**WHAT IS NEEDED:** In full and without deviation, write out the entries that follow.
----------------------------------------
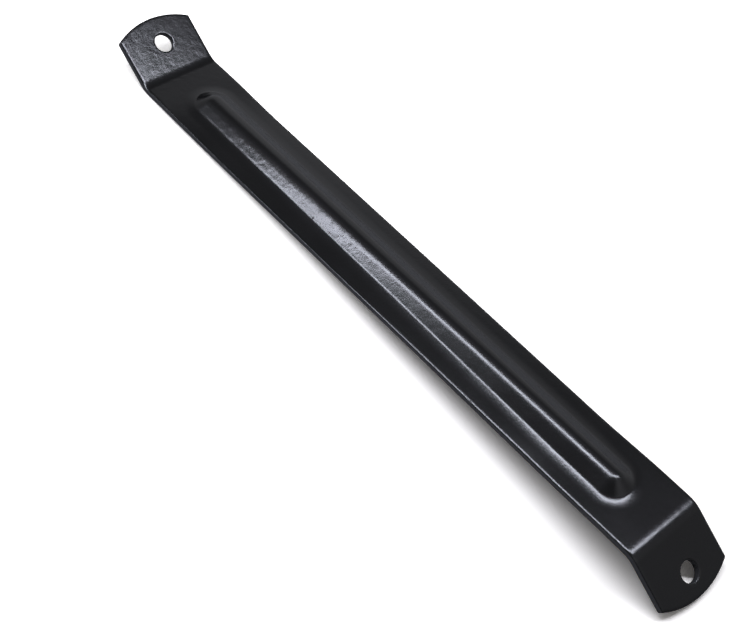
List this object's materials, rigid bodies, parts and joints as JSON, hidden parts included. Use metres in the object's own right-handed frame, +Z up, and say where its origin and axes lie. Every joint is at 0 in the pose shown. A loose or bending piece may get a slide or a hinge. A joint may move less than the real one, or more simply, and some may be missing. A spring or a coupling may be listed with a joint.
{
  "type": "front shield brace",
  "caption": "Flat steel strip stiffened by a long pressed bead, with one end folded up and the other down and a bolt hole in each end tab, to brace a shield.",
  "frame": {"origin": "on the floor plane under the centre of the part's box, with the brace lying as it rests: on the outside of its upward fold and on the tip of its lowered tab", "axes": "+X along the brace towards the lowered tab, +Y across it, +Z up"},
  "size_m": [0.2926, 0.032, 0.0165],
  "materials": {
    "black_paint": "glossy black paint with a light orange peel"
  },
  "bodies": {
    "root": {"shield_brace": "black_paint"}
  },
  "joints": []
}
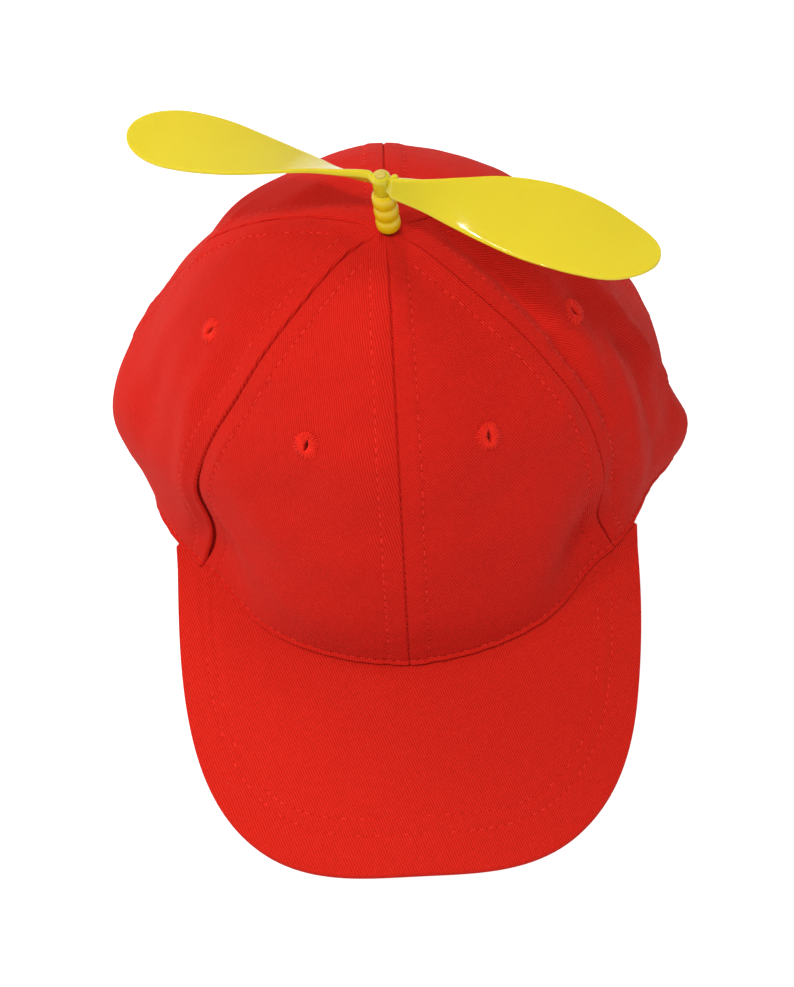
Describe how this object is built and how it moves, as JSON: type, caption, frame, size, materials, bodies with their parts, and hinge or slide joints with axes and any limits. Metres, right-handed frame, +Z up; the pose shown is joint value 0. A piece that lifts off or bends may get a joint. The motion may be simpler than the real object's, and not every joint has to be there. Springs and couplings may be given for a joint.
{
  "type": "propeller beanie",
  "caption": "Cotton cap in sewn panels with a curved visor and stitched vent eyelets, and a twisted plastic propeller that spins on a beaded stem at the crown.",
  "frame": {"origin": "centre of the bounding box in plan, on the surface that the cap stands on", "axes": "+Z up, the visor points along -Y, +X to the right as seen from in front of the visor"},
  "size_m": [0.1992, 0.2526, 0.1581],
  "materials": {
    "twill": "matte cotton twill",
    "visor_twill": "matte cotton twill over a board",
    "thread": "stitched thread",
    "yellow_plastic": "glossy moulded",
    "pin_plastic": "glossy moulded, paler"
  },
  "bodies": {
    "cap": {"panel_front_left": "twill", "panel_front_right": "twill", "panel_side_left": "twill", "panel_side_right": "twill", "panel_back_left": "twill", "panel_back_right": "twill", "visor": "visor_twill", "eyelet_front_left": "thread", "eyelet_front_right": "thread", "eyelet_side_left": "thread", "eyelet_side_right": "thread", "eyelet_back_left": "thread", "eyelet_back_right": "thread", "stem": "yellow_plastic", "axle": "pin_plastic"},
    "propeller": {"propeller": "yellow_plastic"}
  },
  "joints": [
    {"name": "propeller_spin", "type": "hinge", "parent": "cap", "child": "propeller", "pos_m": [-0.0023, 0.02911, 0.15202], "axis": [-0.0749, -0.0296, 0.9967], "continuous": true}
  ]
}
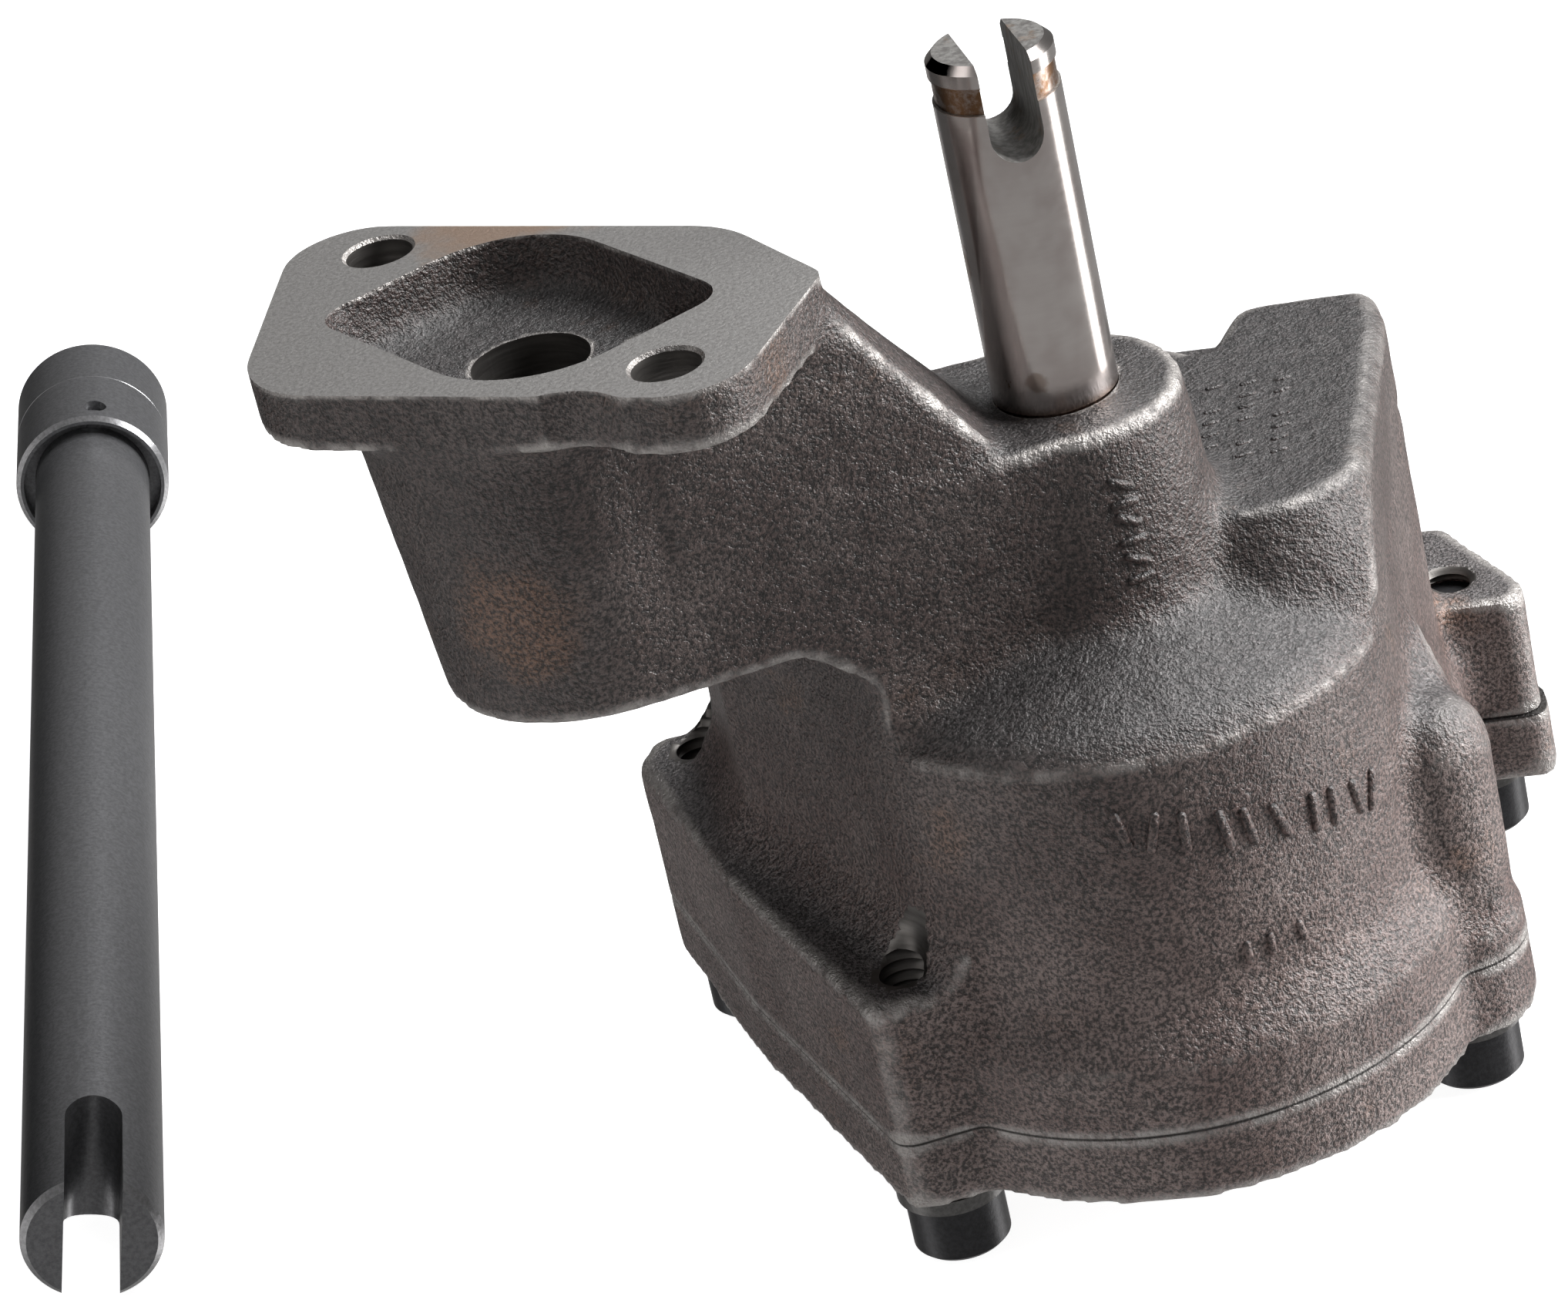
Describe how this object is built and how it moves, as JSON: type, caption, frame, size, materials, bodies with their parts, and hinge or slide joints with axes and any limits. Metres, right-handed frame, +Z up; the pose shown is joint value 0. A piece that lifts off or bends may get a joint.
----------------------------------------
**SOLUTION BELOW:**
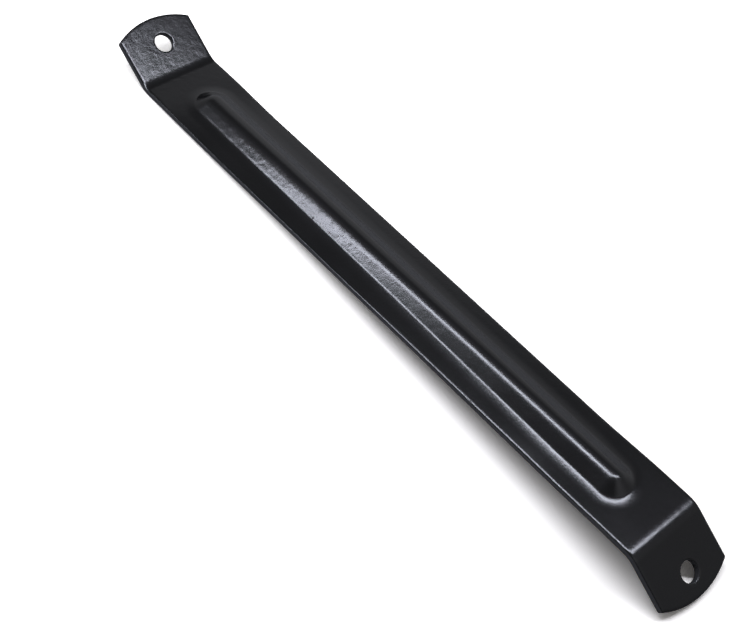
List this object's materials, rigid bodies, parts and joints as JSON, hidden parts included. Use metres in the object's own right-handed frame, +Z up, and say where its origin and axes lie. Every joint is at 0 in the pose shown. A loose or bending piece may get a slide or a hinge. A joint may move less than the real one, or more simply, and some may be missing. A spring or a coupling may be listed with a joint.
{
  "type": "front shield brace",
  "caption": "Flat steel strip stiffened by a long pressed bead, with one end folded up and the other down and a bolt hole in each end tab, to brace a shield.",
  "frame": {"origin": "on the floor plane under the centre of the part's box, with the brace lying as it rests: on the outside of its upward fold and on the tip of its lowered tab", "axes": "+X along the brace towards the lowered tab, +Y across it, +Z up"},
  "size_m": [0.2926, 0.032, 0.0165],
  "materials": {
    "black_paint": "glossy black paint with a light orange peel"
  },
  "bodies": {
    "root": {"shield_brace": "black_paint"}
  },
  "joints": []
}
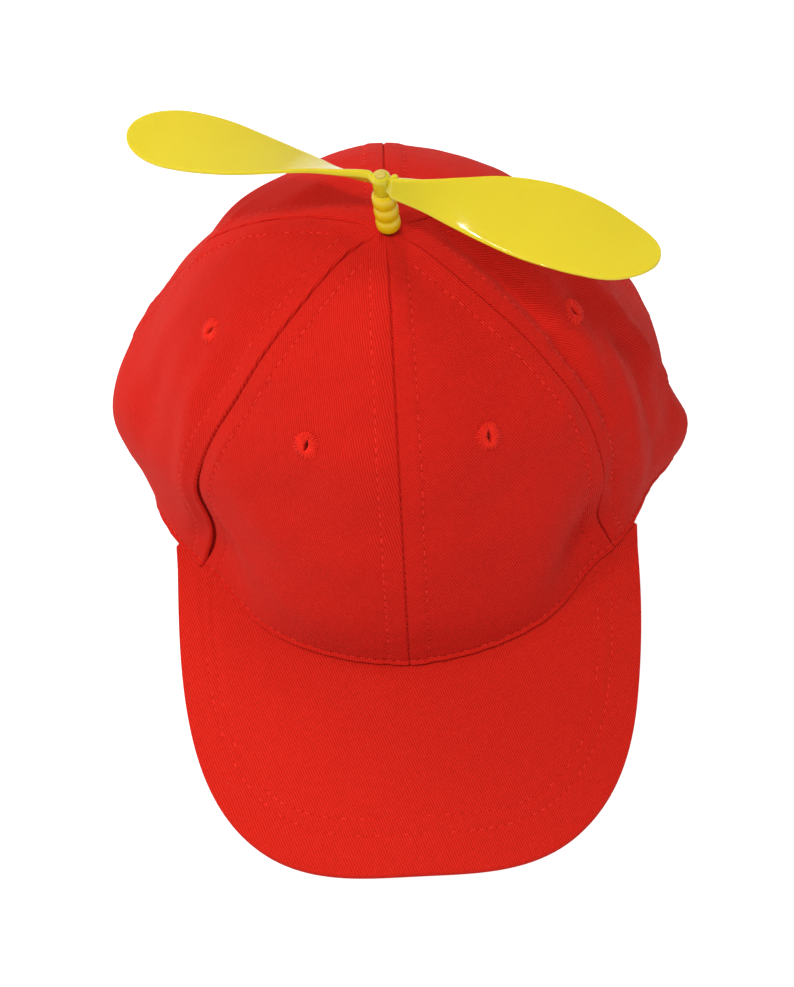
Describe how this object is built and how it moves, as JSON: type, caption, frame, size, materials, bodies with their parts, and hinge or slide joints with axes and any limits. Metres, right-handed frame, +Z up; the pose shown is joint value 0. A piece that lifts off or bends may get a joint. The motion may be simpler than the real object's, and not every joint has to be there. Springs and couplings may be given for a joint.
{
  "type": "propeller beanie",
  "caption": "Cotton cap in sewn panels with a curved visor and stitched vent eyelets, and a twisted plastic propeller that spins on a beaded stem at the crown.",
  "frame": {"origin": "centre of the bounding box in plan, on the surface that the cap stands on", "axes": "+Z up, the visor points along -Y, +X to the right as seen from in front of the visor"},
  "size_m": [0.1992, 0.2526, 0.1581],
  "materials": {
    "twill": "matte cotton twill",
    "visor_twill": "matte cotton twill over a board",
    "thread": "stitched thread",
    "yellow_plastic": "glossy moulded",
    "pin_plastic": "glossy moulded, paler"
  },
  "bodies": {
    "cap": {"panel_front_left": "twill", "panel_front_right": "twill", "panel_side_left": "twill", "panel_side_right": "twill", "panel_back_left": "twill", "panel_back_right": "twill", "visor": "visor_twill", "eyelet_front_left": "thread", "eyelet_front_right": "thread", "eyelet_side_left": "thread", "eyelet_side_right": "thread", "eyelet_back_left": "thread", "eyelet_back_right": "thread", "stem": "yellow_plastic", "axle": "pin_plastic"},
    "propeller": {"propeller": "yellow_plastic"}
  },
  "joints": [
    {"name": "propeller_spin", "type": "hinge", "parent": "cap", "child": "propeller", "pos_m": [-0.0023, 0.02911, 0.15202], "axis": [-0.0749, -0.0296, 0.9967], "continuous": true}
  ]
}
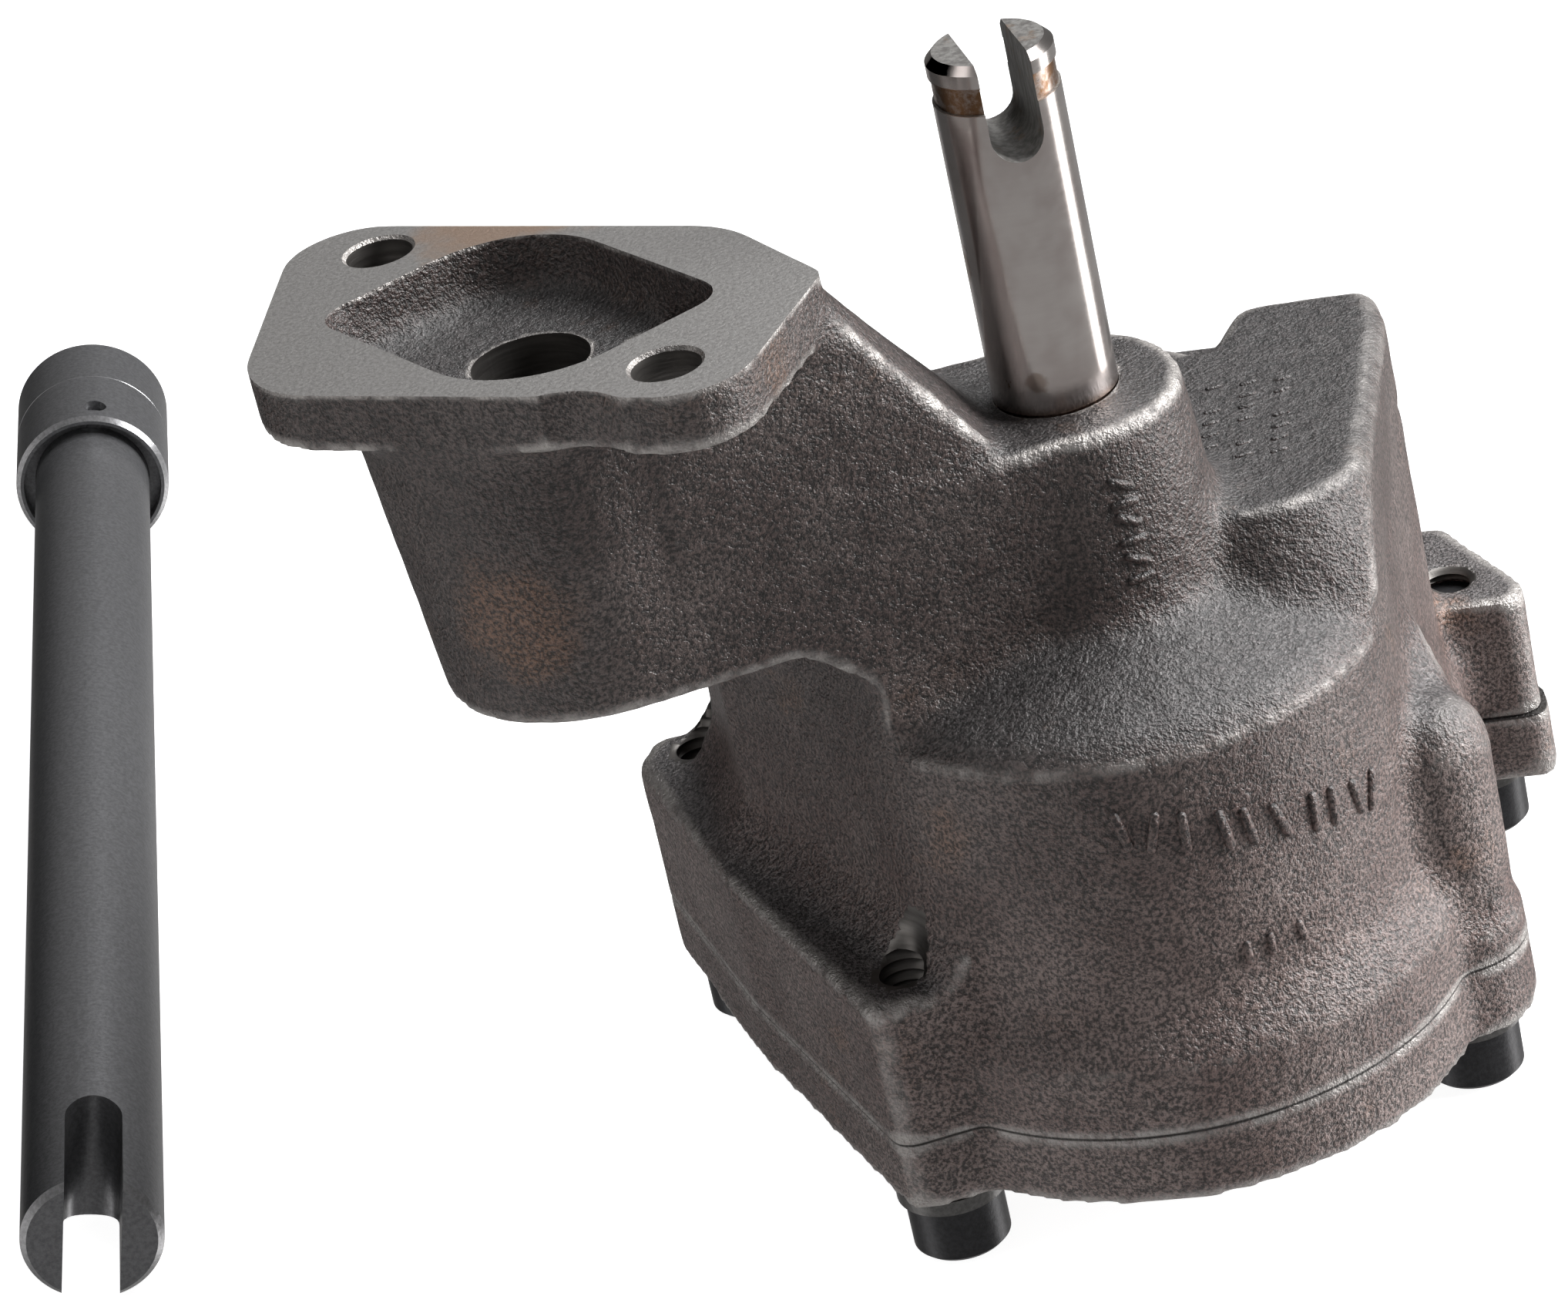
Describe how this object is built and how it moves, as JSON: type, caption, frame, size, materials, bodies with their parts, and hinge or slide joints with axes and any limits. Metres, right-handed frame, +Z up; the pose shown is joint value 0. A piece that lifts off or bends may get a joint.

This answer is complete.